# General Mandolin Topics > Vintage Instruments >  1933 Gibson F-10, shortneck!

## Goodin

Now here is one you don't see every day.  A 1933 Gibson F-10.  I had no idea Gibson made an F model with a short neck.  Would love to hear comments on this one.  What about that price?  

http://www.retrofret.com/products.as...=5732464182009

----------


## f5loar

Gibson made 3 prewar short neck fhole models: 
The F-7,F-10 and F-12. After the war the first few batches of the F-12 were short neck and then went to long neck. 
Many of the short neck F models were converted in the
70's to long neck models, hence the rarity of seeing an original one today.

----------


## f5loar

I need to add the F10 was the least made of the 3 and would comand the most price since all 3 were esecially the same with different inlays and binding.  Price in line with what a collector would pay for a minty example of the F10.

----------


## mrmando

Gruhn has a nifty F7 in stock right now.

----------


## Zigeuner

They do look a little strange with the bridge set so far down. I'm also wondering if the tone might be affected with the bridge so far towards the bottom of the soundboard?
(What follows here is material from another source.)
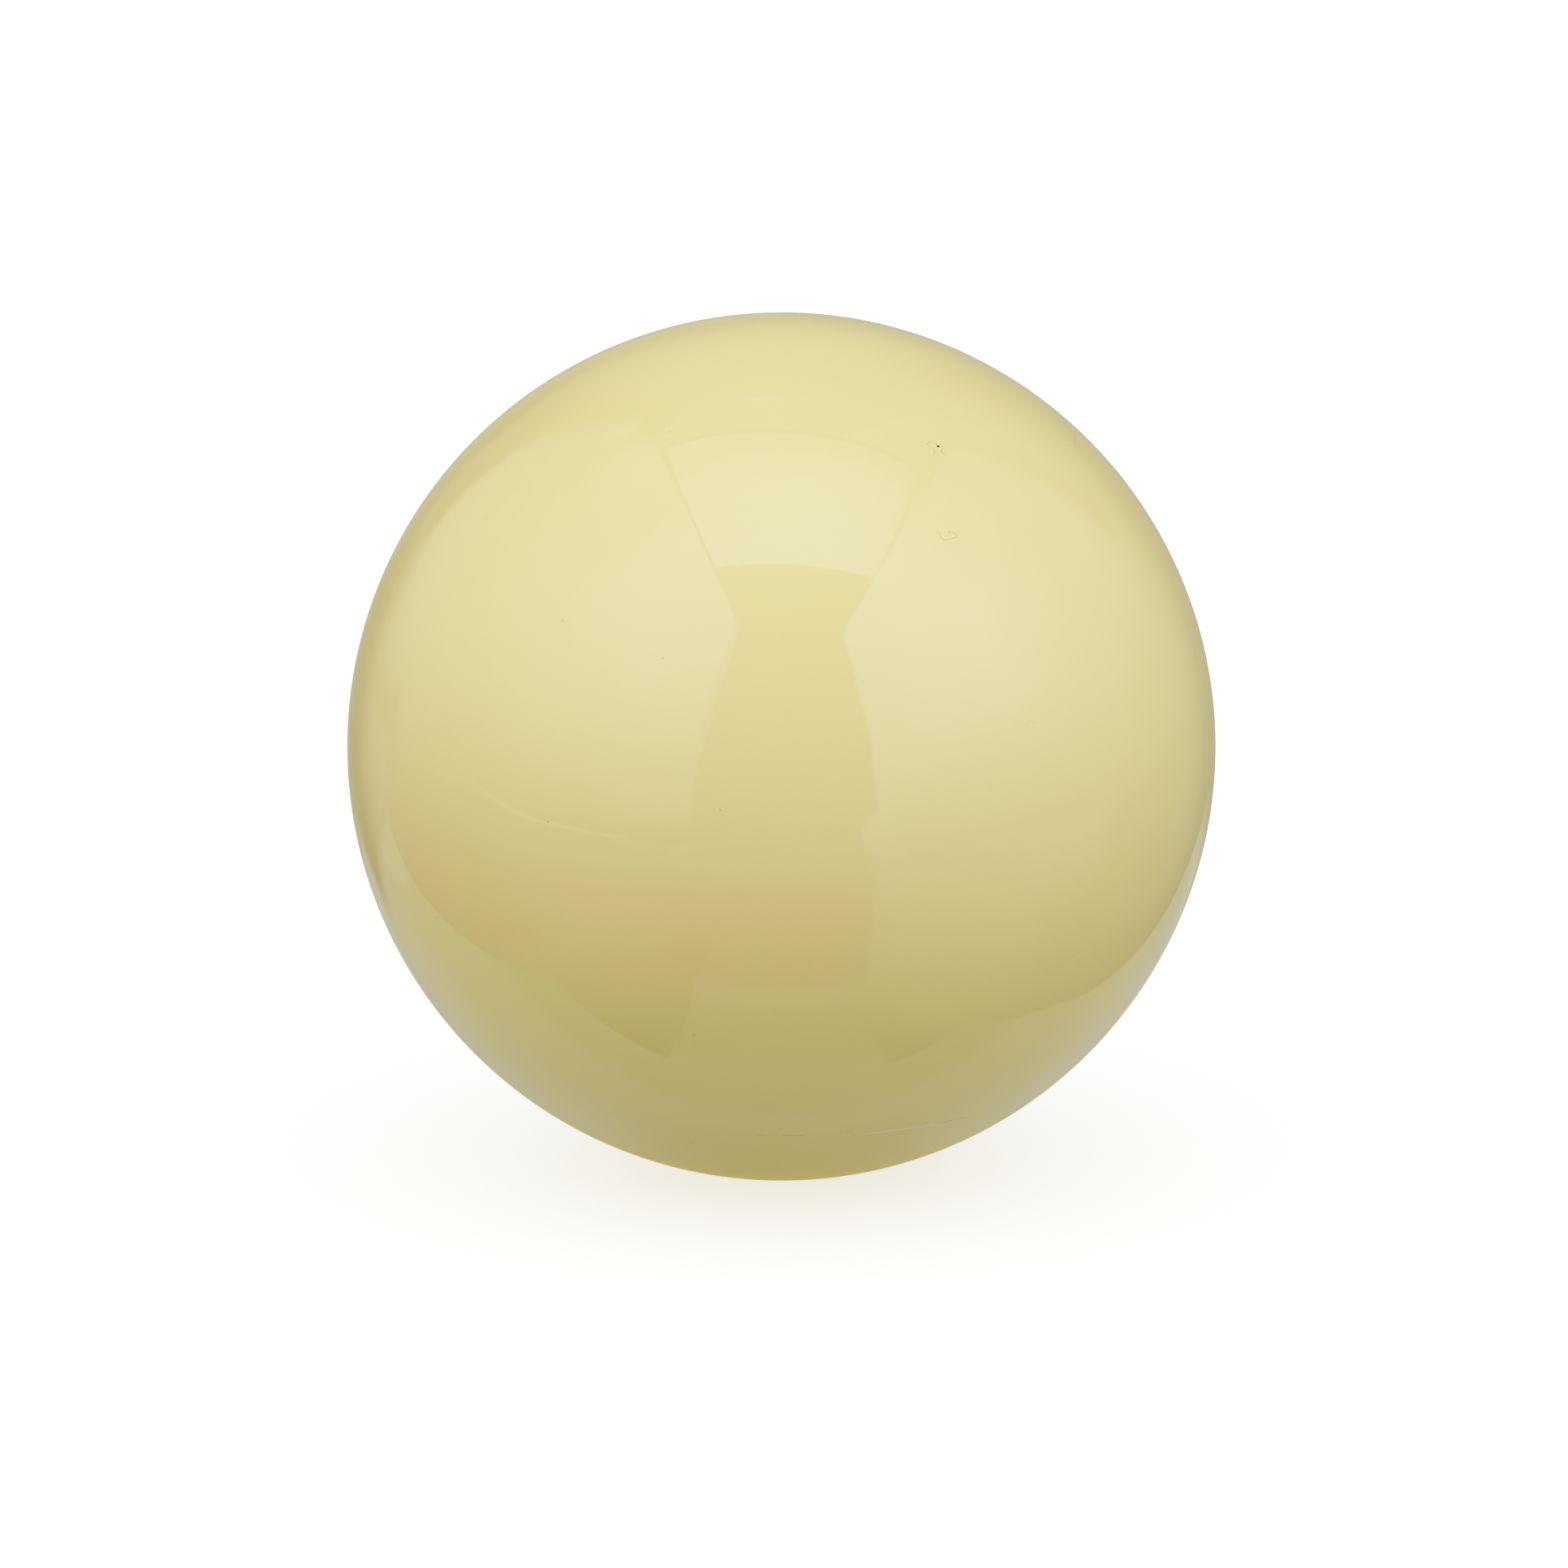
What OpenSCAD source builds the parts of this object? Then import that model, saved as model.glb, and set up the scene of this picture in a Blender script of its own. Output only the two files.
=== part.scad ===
// Cue ball for pool and billiards.
// The real ball is one homogeneous casting in phenolic resin. It is turned,
// ground to a true sphere and polished all over, so it has no core,
// shell, plug, inlay, seam or fastener, and it is one solid here too.
// The origin is the centre of the ball. +Z is up, away from the cloth, and the
// ball meets the cloth at the single point (0, 0, -ball_d / 2).

/* [Ball] */
// Diameter in mm. Made sizes: 47.6 and 50.8 pub pool, 52.5 snooker, 57.15 pool, 61.5 carom, 68 pyramid
ball_d = 57.15; // [47.6:0.05:68]

/* [Preview] */
// Facets round the ball when it is previewed. The ball itself is a true sphere
facets = 180; // [48:12:240]

/* [Hidden] */

// The whole ball: one solid sphere of cream phenolic resin
module ball() {
    color([0.890, 0.847, 0.643])
        sphere(d = ball_d, $fn = facets);
}

ball();
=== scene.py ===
import math
import random

import bmesh
import bpy
import numpy as np
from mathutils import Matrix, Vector


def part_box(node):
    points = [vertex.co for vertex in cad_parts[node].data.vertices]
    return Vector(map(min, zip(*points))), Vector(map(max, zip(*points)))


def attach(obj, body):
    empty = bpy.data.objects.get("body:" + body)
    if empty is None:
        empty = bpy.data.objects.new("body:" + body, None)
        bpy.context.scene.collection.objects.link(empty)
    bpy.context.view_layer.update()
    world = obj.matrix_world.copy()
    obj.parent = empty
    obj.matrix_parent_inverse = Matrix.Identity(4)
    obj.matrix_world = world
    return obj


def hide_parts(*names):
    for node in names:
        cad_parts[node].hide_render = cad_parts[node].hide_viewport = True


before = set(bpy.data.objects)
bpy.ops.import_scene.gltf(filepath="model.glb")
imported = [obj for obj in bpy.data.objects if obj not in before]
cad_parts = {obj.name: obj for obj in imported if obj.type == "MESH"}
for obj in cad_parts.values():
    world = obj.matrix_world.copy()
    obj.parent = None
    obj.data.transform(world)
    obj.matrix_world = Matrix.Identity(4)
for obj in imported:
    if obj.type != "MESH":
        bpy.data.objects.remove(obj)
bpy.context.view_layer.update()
scene = bpy.context.scene

# ---------------------------------------------------------------- the ball's size, from the frame
lo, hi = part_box("ball")
CENTRE = (lo + hi) / 2
RADIUS = min((hi - lo)) / 2          # stays inside the CAD box all round
FLOOR_Z = -0.028575

# the frame the picture is taken in
FRAME = 1932
BALL_PX = (962.8, 919.8, 535.1)      # centre and radius of the ball's outline
ELEVATION = 15.0
DISTANCE = 1.0


# ---------------------------------------------------------------- a short way to write shader nodes
class Nodes:
    """Builds a node tree from arithmetic. A value is a number or an output socket."""

    def __init__(self, tree):
        self.tree = tree

    def new(self, kind, **values):
        node = self.tree.nodes.new(kind)
        for key, value in values.items():
            setattr(node, key, value)
        return node

    def put(self, socket, value):
        if isinstance(value, bpy.types.NodeSocket):
            self.tree.links.new(value, socket)
        else:
            socket.default_value = value

    def math(self, op, *args, clamp=False):
        node = self.new("ShaderNodeMath", operation=op, use_clamp=clamp)
        for socket, value in zip(node.inputs, args):
            self.put(socket, value)
        return node.outputs[0]

    def mul(self, a, b): return self.math("MULTIPLY", a, b)
    def add(self, a, b): return self.math("ADD", a, b)
    def sub(self, a, b): return self.math("SUBTRACT", a, b)
    def div(self, a, b): return self.math("DIVIDE", a, b)
    def max(self, a, b): return self.math("MAXIMUM", a, b)
    def min(self, a, b): return self.math("MINIMUM", a, b)
    def abs(self, a): return self.math("ABSOLUTE", a)
    def sin(self, a): return self.math("SINE", a)
    def asin(self, a): return self.math("ARCSINE", a)
    def sqrt(self, a): return self.math("SQRT", a)
    def atan2(self, a, b): return self.math("ARCTAN2", a, b)

    def mix(self, a, b, m):
        span = b - a if isinstance(a, (int, float)) and isinstance(b, (int, float)) else self.sub(b, a)
        return self.math("MULTIPLY_ADD", span, m, a)

    def step(self, v, a, b):
        node = self.new("ShaderNodeMapRange", interpolation_type="SMOOTHSTEP")
        self.put(node.inputs["Value"], v)
        self.put(node.inputs["From Min"], a)
        self.put(node.inputs["From Max"], b)
        return node.outputs[0]

    def ramp(self, v, points):
        """A smooth gradient through the (position, value) points, level beyond its ends."""
        x0, x1 = points[0][0], points[-1][0]
        top = max(abs(p[1]) for p in points)
        low = min(p[1] for p in points)
        span = max(top - low, 1e-6)
        unit = self.new("ShaderNodeMapRange", clamp=True)
        self.put(unit.inputs["Value"], v)
        unit.inputs["From Min"].default_value = x0
        unit.inputs["From Max"].default_value = x1
        node = self.new("ShaderNodeFloatCurve")
        curve = node.mapping.curves[0]
        while len(curve.points) > 2:
            curve.points.remove(curve.points[-1])
        for i, (x, y) in enumerate(points):
            at = ((x - x0) / (x1 - x0), (y - low) / span)
            if i in (0, len(points) - 1):
                p = curve.points[0 if i == 0 else -1]
                p.location = at
            else:
                p = curve.points.new(*at)
            p.handle_type = "AUTO_CLAMPED"
        node.mapping.update()
        self.put(node.inputs["Value"], unit.outputs[0])
        return self.math("MULTIPLY_ADD", node.outputs[0], span, low)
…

Here's where I lke the bridge to line up - like a violin, in the center of the F holes.  :Popcorn:

----------


## Mike Bromley

That's why many were converted to instruments with the 15th-fret neck join.

----------


## Brian Aldridge

I owned an F10 in the late 80s, the one pictured in the Gruhn/Carter book. I am thinking this is the same mandolin. It actually is a pretty good sonding mandolin. The string tension just feels a bit stiffer than an F5 scale does to me, but not a huge hinderance. I think my research back then revealed that only three F10s were ever built.

----------


## mrmando

What happened to Monroe's F7 after he got the Loar?

----------


## grassrootphilosopher

> What happened to Monroe's F7 after he got the Loar?


Nobody found out. It´s a goner. The Smith book about Mr. Monroe reflects that he, Monroe, had several mandolins that he was not very careful about. According to the book some had been on loan to other folks, some were in a dressing room locker in the Opry... That does not refer to his main July mandolin and the other firepoker one. It didn´t leave me guessing why.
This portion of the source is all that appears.